Wenn es darum geht, die Schuld zu suchen für die total verfahrene Situation, dann ist es am Übersichtlichsten, man geht die Sache von hinten an: Keine Schuld, das haben die Mitarbeiterinnen und Mitarbeiter, da ist nachgerade von einer Art Familiensinn zu hören, von nur wenigen, die das sinkende Schiff verlassen haben. Das, was in den letzten Wochen und Monaten über den Zusammenhalt in der Belegschaft zu lesen und zu hören war, das verdient uneingeschränkte Anerkennung.

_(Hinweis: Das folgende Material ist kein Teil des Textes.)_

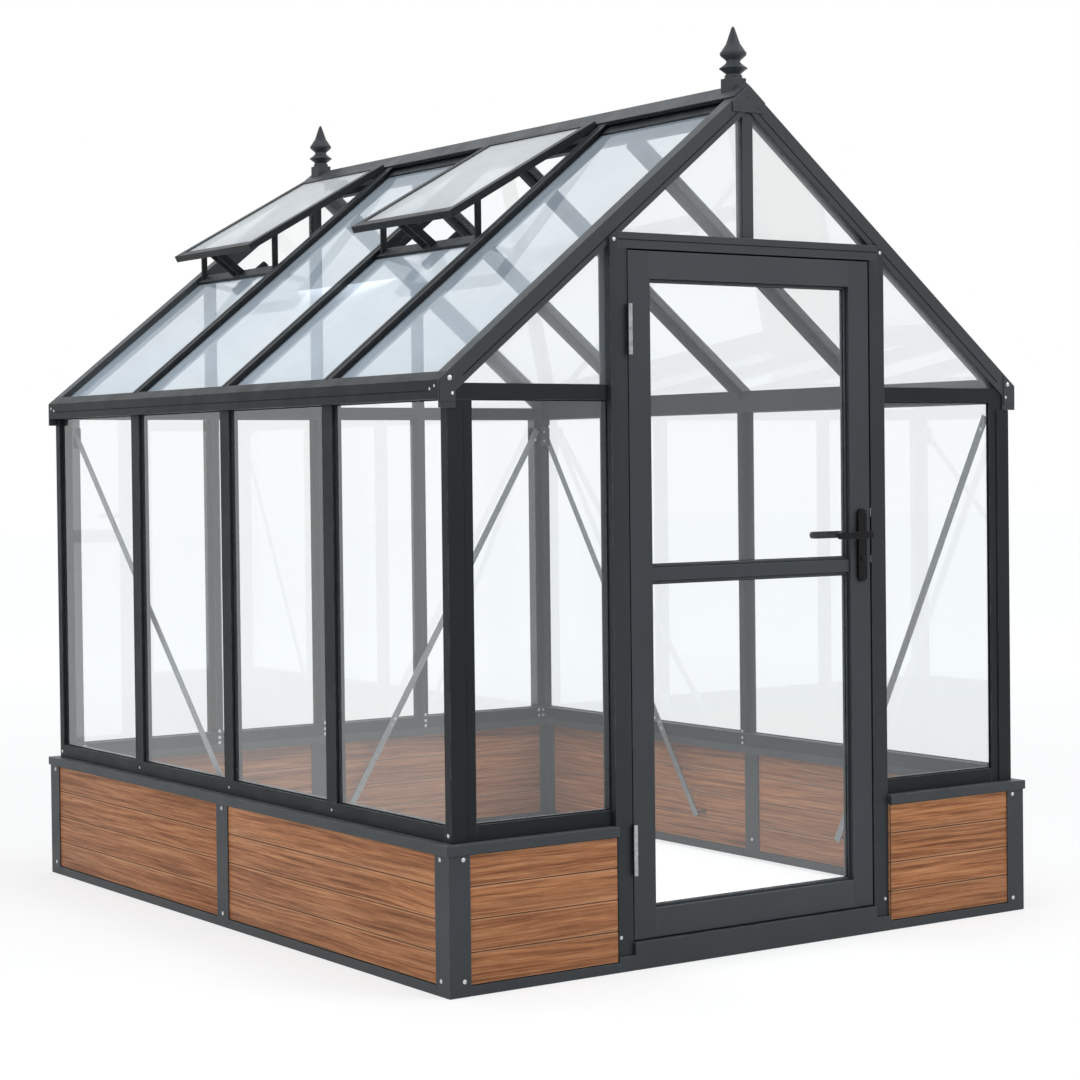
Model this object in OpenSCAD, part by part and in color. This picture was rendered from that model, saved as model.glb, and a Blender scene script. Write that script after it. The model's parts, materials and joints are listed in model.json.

Zu loben wären auch die Gewerkschaftler und Betriebsräte, die unermüdlich versuchten in Tarifverhandlungen das Beste für die Kolleginnen und Kollegen rauszuholen, den Bogen dabei nicht zu überspannen, auf die Gesamtsituation der Branche Rücksicht nehmend. Die sich in immer wieder einberufenen Betriebsversammlungen bemühten die Stimmung nicht ins Bodenlose fallen zu lassen, die Rat gegeben haben und Hoffnung gemacht. Und die übrigens auch der Presse jene Informationen gaben, ohne die diese ganze Dichte der Berichterstattung nicht möglich gewesen wäre. Unermüdlich gaben Gewerkschaftler und Betriebsräte Interviews und Statements, schafften Orientierung und Urteilssicherheit.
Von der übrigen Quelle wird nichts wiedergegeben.